The down regulation time passed quite quickly. My down regulation scan and blood test was scheduled for 23rd August, which was day 14. I chose my ‘scan outfit’, a long sleeveless top, a light cardigan, light trousers and shoes I could kick off. After a breakfast I couldn’t quite manage, and a couple of trips to the bathroom, I presented myself to the clinic that morning. It was a really quiet day. There was only one man in the waiting room and another lost looking man in search of his wife. I had barely taken a seat when I was called by a nurse. It was a different nurse and different room to the last time. I was left alone to get ready this time and this nurse showed me what was happening on screen as she did the scan. She said that the womb lining was ‘nice and thin’ and that the ovaries were fine and that there were ‘lots of follicles’. I was relieved to hear that no cysts had formed that would hold me up at the next stage. The nurse left me to get dressed again and said I would be called into another room to be given an injection demonstration and to have a blood test. I got dressed and waited sitting in the scan room but no one came back. After a few minutes I heard my name being called.
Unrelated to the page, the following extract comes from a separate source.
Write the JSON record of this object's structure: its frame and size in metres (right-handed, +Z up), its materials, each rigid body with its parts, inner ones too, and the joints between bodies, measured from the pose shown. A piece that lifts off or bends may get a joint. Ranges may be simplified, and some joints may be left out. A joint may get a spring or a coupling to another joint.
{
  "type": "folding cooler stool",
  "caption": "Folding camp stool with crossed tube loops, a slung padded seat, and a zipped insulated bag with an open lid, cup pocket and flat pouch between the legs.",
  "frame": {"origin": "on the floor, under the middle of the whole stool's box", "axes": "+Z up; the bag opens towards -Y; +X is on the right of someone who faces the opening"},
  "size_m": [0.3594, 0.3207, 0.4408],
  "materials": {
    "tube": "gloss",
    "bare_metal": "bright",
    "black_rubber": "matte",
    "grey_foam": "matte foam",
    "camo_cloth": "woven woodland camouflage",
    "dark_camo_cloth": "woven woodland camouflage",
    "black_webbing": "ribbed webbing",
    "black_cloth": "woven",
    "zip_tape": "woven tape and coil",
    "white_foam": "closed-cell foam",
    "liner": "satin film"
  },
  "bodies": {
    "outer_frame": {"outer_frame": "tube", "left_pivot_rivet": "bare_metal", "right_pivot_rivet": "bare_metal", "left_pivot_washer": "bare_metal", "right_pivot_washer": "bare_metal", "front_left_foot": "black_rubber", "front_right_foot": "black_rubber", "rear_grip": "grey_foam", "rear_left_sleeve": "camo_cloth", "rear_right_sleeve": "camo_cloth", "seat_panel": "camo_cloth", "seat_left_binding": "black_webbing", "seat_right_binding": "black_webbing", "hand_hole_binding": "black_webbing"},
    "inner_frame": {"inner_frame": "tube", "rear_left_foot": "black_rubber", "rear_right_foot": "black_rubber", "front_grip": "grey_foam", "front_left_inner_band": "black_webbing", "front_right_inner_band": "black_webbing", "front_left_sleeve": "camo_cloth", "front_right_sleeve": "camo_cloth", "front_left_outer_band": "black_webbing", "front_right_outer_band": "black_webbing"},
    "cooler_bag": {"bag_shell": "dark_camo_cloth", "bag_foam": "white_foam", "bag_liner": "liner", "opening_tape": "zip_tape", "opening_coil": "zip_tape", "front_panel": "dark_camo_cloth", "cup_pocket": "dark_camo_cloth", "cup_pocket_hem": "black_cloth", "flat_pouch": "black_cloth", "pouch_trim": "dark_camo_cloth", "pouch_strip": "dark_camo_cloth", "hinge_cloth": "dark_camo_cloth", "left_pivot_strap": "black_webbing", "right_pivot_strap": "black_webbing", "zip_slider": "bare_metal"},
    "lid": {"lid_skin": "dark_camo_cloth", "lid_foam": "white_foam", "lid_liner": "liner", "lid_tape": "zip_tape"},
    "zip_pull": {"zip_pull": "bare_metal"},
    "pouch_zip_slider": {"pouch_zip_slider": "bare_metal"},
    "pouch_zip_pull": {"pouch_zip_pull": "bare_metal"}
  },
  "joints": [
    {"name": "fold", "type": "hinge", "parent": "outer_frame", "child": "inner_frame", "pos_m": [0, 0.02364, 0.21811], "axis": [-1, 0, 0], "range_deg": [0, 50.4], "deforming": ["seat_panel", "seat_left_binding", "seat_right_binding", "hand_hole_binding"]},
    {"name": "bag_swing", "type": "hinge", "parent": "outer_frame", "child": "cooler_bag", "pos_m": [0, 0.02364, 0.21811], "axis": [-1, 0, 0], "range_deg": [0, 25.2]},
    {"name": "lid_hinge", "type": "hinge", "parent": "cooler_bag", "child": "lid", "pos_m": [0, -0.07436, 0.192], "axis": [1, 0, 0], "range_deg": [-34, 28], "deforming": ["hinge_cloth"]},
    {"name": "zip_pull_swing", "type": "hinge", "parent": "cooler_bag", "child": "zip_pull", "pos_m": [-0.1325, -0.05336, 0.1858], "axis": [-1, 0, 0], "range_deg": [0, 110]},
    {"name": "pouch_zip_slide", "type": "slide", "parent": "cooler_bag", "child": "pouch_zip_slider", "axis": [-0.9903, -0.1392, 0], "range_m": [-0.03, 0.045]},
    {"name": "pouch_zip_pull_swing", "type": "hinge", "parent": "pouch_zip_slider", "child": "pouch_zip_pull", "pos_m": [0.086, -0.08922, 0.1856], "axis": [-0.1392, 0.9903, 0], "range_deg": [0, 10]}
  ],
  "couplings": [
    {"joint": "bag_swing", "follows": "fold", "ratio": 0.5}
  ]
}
I looked out into the corridor but could see no one. As I was looking another nurse appeared in the scan room from a different doorway and brought me through into the nurses’ office adjacent to it. She apologised for the confusion as there had been a shift change. This was the same nurse as I had seen at the pre-period scan. She took a blood test and said that I would receive a phone call later that day to advise if I could start the stimulation medication. The scan was fine but the bloodwork also had to be fine with hormones at the correct levels.
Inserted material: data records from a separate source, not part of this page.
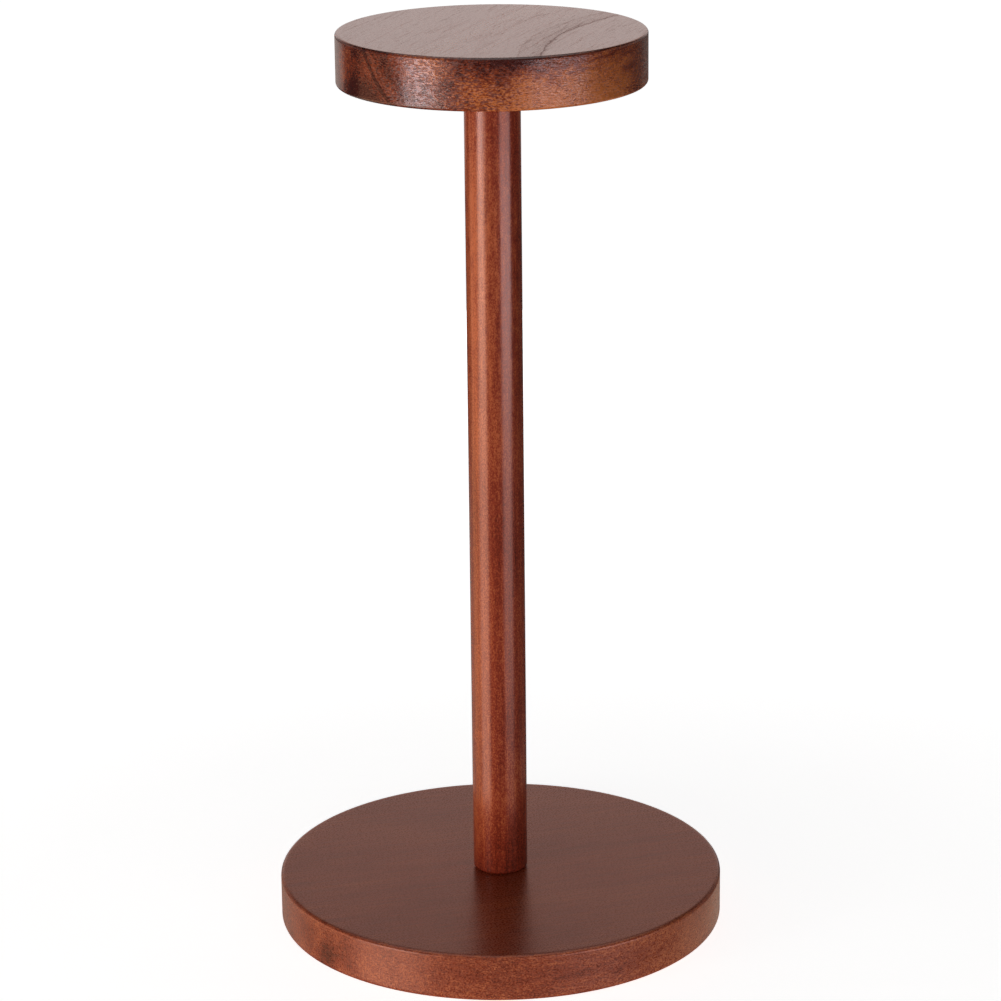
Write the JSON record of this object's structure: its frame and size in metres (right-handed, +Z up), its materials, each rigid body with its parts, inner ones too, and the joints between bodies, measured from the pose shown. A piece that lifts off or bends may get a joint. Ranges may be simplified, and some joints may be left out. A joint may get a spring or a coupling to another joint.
{
  "type": "hat stand",
  "caption": "Tabletop wooden hat stand: a round base, a straight pole and a smaller round top that carries the hat, bolted together end to end.",
  "frame": {"origin": "on the surface that the stand rests on, under the middle of the base", "axes": "+Z up along the pole, towards the face that carries the hat; the part is round, so X and Y only mark the foot pads, which lie on the diagonals"},
  "size_m": [0.18, 0.18, 0.366],
  "materials": {
    "stained_wood": "red-brown stain under semi-gloss lacquer",
    "zinc_steel": "bright zinc plate",
    "yellow_zinc": "yellow zinc plate",
    "black_rubber": "matt black rubber"
  },
  "bodies": {
    "root": {"base_disc": "stained_wood", "pole": "stained_wood", "top_disc": "stained_wood", "base_bolt": "zinc_steel", "base_washer": "zinc_steel", "hanger_bolt": "zinc_steel", "pole_insert": "yellow_zinc", "top_insert": "yellow_zinc", "foot_pad_1": "black_rubber", "foot_pad_2": "black_rubber", "foot_pad_3": "black_rubber", "foot_pad_4": "black_rubber"}
  },
  "joints": []
}
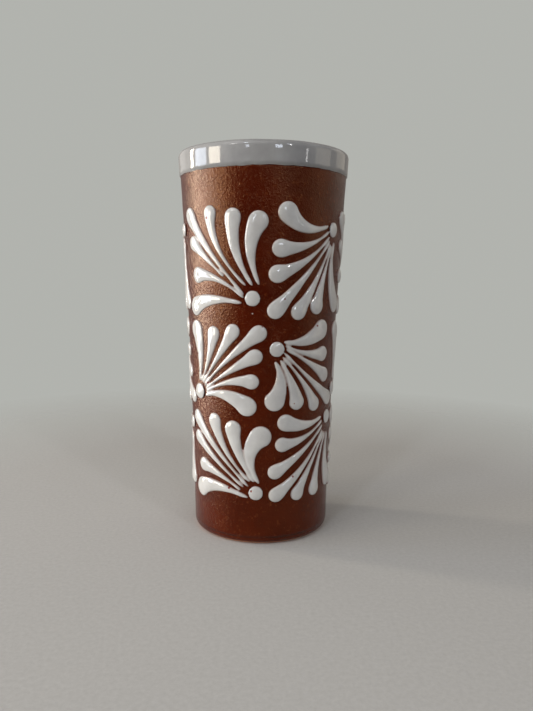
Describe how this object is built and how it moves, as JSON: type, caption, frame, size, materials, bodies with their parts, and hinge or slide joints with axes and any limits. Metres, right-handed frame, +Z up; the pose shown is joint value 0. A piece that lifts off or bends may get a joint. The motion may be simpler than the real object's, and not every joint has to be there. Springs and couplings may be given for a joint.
{
  "type": "bud vase",
  "caption": "Tall tapered earthenware bud vase, brown slip outside, white glazed lip and lining, with fans of raised white enamel strokes.",
  "frame": {"origin": "middle of the foot, where the vase rests", "axes": "+Z up the vase's axis, -Y towards the front columns of fans"},
  "size_m": [0.05, 0.05, 0.112],
  "materials": {
    "terracotta_clay": "unglazed, fine matt",
    "brown_slip": "burnished semi-gloss dark brown, slightly speckled",
    "white_glaze": "glossy off-white glaze",
    "white_enamel": "thick glossy white enamel"
  },
  "bodies": {
    "root": {"clay_body": "terracotta_clay", "brown_slip_coat": "brown_slip", "white_glaze_lining": "white_glaze", "enamel_fan_upper_1": "white_enamel", "enamel_fan_middle_1": "white_enamel", "enamel_fan_lower_1": "white_enamel", "enamel_fan_upper_2": "white_enamel", "enamel_fan_middle_2": "white_enamel", "enamel_fan_lower_2": "white_enamel", "enamel_fan_upper_3": "white_enamel", "enamel_fan_middle_3": "white_enamel", "enamel_fan_lower_3": "white_enamel", "enamel_fan_upper_4": "white_enamel", "enamel_fan_middle_4": "white_enamel", "enamel_fan_lower_4": "white_enamel", "enamel_fan_upper_5": "white_enamel", "enamel_fan_middle_5": "white_enamel", "enamel_fan_lower_5": "white_enamel", "enamel_fan_upper_6": "white_enamel", "enamel_fan_middle_6": "white_enamel", "enamel_fan_lower_6": "white_enamel"}
  },
  "joints": []
}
She then proceeded to go through the process of setting up and giving myself injections. I had brought in my stimulation medicine Puregon (Follitropin beta) in my cooler bag and the nurse noted the quantity in the cartridge. She took some further supplies to give me, a Puregon pen, a sharps container and packs of alcohol swabs. My previously supplied pack of Puregon contained a cartridge containing medicine and boxes of replaceable needle tips. The nurse showed me how to assemble the Puregon pen, how to insert the medicine cartridge inside and how to attach and detach the replaceable needle. She also explained how I was to set the correct dosage for myself (150) and what to do if I set the dosage on the pen too high (basically bring it all the way to top dosage and it would reset to 0 again). She advised that my cartridge of medicine would contain 6 doses. She also showed me where on the tummy I could inject myself, basically anywhere beside and below the navel. (The thigh is also an option). She also gave me a booklet of instructions for using the pen, which outlined what she had told me. I was told to take the medication in the evening and to continue my nasal spray (buserelin) at the same dose. I was told to wait on the phonecall with the blood result as that would indicate when I would start. I would then have to make an appointment for day 7 on stimulation medication.
After this I left the clinic with my new acquisitions and went straight to work. The appointment was quite short and I was not even late. The office was quiet so I was able to store my Puregon in the office fridge for the day, concealed in another bag.
Around lunchtime I got a phonecall from another nurse to say that my blood results were fine and that I could start the stimulation medication that night while continuing the spray. I asked her if the time of evening mattered and she said it didn’t, even a variation of half hour or an hour would be ok but to keep it broadly at the same time of day. The nurse tried to put me back on to appointments to make my day 7 appointment but had difficulty so she ended up making the appointment for me herself. This will take place on Wednesday morning 29th August. This will be the first of several scans in the stimulation phase.